Badami Delight

Pulakesi I knew that soon he will have to look for a more secure capital for his fledgling kingdom of the Early Chalukyas. The Pallavas who ruled Northern Tamil Nadu and Southern Andhra Pradesh from Kanchipuram were a constant threat. The Pallavas would later disrupt the Early Chalukyas dynasty for thirteen years. Threat would also come from Rashtrakutas who were feudatories of the Early Chalukyas and will ultimately overthrow the Early Chalukyas. Rashtrakutas established their capital in Malkhed about 300 kms North East to Badami in the district of Gulbarga. The Rashtrakutas later commissioned more temples in Aihole, Badami and Pattadakal and built the most magnificent temple of all, the Kailash Temple in Ellora.

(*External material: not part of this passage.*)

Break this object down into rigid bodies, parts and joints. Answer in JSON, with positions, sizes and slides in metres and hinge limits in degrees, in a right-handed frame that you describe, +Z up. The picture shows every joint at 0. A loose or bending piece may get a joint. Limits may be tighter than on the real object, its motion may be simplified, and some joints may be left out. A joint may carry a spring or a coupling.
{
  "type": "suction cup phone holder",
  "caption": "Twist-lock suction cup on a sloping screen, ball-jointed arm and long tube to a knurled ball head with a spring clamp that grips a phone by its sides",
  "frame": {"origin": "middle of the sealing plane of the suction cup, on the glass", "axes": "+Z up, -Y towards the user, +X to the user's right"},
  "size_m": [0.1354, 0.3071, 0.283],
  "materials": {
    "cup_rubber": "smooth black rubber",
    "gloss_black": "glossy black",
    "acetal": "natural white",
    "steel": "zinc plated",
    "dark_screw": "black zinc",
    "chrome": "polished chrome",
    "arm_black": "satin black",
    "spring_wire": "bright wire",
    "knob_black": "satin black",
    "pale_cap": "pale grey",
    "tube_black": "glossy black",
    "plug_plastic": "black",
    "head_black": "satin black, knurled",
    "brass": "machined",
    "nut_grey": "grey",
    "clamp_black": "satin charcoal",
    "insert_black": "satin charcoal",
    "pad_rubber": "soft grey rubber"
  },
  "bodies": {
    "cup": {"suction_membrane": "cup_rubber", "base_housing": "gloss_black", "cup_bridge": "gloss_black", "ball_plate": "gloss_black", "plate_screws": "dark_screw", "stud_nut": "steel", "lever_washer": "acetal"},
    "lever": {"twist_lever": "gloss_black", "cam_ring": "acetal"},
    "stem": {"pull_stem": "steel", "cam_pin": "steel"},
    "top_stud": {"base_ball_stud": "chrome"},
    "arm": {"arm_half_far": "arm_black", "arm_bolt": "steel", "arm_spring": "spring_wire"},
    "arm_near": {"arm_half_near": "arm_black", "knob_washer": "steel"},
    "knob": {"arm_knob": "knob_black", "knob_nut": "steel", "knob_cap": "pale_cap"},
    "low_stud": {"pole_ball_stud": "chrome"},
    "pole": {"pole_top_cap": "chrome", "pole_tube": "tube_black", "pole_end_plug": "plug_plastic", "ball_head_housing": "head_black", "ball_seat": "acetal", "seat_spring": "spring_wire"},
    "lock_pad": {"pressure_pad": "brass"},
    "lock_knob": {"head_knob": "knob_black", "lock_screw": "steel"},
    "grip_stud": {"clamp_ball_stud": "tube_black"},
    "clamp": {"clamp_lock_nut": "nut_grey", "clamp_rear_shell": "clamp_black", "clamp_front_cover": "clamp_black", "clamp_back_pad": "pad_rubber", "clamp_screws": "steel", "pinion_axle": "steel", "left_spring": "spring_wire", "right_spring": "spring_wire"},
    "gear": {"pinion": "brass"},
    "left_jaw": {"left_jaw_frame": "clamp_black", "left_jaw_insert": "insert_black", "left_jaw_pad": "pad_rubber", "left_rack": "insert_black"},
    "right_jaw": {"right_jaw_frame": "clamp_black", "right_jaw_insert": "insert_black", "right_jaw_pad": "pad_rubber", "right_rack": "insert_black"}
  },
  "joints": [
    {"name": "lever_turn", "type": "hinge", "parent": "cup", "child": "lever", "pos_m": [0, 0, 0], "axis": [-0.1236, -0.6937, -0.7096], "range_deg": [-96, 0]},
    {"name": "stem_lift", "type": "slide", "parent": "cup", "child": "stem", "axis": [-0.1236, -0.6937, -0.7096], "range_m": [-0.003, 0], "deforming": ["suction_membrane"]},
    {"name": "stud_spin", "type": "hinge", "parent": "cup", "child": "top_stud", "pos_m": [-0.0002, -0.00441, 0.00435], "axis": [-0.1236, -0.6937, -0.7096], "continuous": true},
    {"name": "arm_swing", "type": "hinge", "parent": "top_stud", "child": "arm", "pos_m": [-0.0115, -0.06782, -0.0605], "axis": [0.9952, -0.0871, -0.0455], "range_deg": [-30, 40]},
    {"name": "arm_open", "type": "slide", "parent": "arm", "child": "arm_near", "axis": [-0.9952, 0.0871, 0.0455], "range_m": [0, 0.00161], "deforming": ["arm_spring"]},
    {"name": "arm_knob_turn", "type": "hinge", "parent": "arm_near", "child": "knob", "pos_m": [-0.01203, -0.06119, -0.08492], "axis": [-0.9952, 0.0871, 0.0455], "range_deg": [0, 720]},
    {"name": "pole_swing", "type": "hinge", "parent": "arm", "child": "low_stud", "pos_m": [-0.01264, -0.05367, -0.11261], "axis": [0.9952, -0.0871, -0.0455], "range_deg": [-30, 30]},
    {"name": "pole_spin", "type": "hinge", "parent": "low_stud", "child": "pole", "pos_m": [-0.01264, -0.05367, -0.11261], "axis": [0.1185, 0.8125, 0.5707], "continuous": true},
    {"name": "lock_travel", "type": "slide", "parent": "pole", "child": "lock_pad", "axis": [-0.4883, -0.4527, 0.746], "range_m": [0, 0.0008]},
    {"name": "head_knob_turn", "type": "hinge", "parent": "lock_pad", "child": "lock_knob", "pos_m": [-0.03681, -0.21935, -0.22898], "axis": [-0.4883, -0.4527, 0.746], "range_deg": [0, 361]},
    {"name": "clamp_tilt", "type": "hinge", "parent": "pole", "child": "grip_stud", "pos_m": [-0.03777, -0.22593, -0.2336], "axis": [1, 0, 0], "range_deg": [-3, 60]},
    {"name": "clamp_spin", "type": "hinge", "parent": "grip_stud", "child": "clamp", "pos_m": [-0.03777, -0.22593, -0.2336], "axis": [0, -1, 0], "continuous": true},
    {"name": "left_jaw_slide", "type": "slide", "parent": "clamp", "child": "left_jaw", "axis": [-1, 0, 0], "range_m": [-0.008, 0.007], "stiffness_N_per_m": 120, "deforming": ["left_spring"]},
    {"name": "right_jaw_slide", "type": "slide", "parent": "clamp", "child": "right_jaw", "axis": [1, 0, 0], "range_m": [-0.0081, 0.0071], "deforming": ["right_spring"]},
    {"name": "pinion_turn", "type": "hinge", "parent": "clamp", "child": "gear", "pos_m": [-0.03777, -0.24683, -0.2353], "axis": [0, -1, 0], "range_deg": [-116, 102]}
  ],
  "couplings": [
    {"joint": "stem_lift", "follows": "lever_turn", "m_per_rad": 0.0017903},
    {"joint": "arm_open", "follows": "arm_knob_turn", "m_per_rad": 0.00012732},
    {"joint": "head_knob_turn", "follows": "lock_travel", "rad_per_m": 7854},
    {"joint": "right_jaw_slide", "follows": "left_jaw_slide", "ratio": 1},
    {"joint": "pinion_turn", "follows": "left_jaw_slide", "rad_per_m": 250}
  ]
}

Aihole lies on relatively rocky plain land. Only the Malaprabha river provided some defence in the West. Pulakesi I did not have to look far. Badami, then known as Vatapi was just 30 kms to the West. Badami by some quirk of nature had high rocky outcrops which could be easily defended. Pulakesi I shifted his capital to Badami in 540 AD and it remained the capital till 757 AD. So while Badami became the political capital, Aihole continued to serve as the commerce capital.

The Badami Temples are attributed to the sons of Pulakesi I – Kirtivarman I (566-597 AD) and Mangalesa (597-610AD). Mangalesh commissioned the grandest Cave Three temple and is regarded as the Father of Chalukya Architecture. Pulakesi II, son of Kirtivarman I, killed his ambitious Regent uncle Mangalesh and ascended the throne. Apparently, this trait of killing family members was not unique to the Mughals and possibly extends to the entire ruling class. Pulakesi II was perhaps the best known Chalukyan King when the kingdom was at its peak and extended from Narmada to Cauveri. He led several victorious campaigns against the Pallavs in South and Harsh of Kannauj in the North. The Chinese traveller Hieun Tsang’s memoirs records Pulakesi II victory over Harshvardhan on the banks of Narmada River. Hieun Tsang who visited Pulakesi II’s court was impressed with the administration and the state of the people. Badami Chalukyas went into a brief decline upon the death of Pulakesi II in 642 AD when the Pallavs ruled for thirteen years.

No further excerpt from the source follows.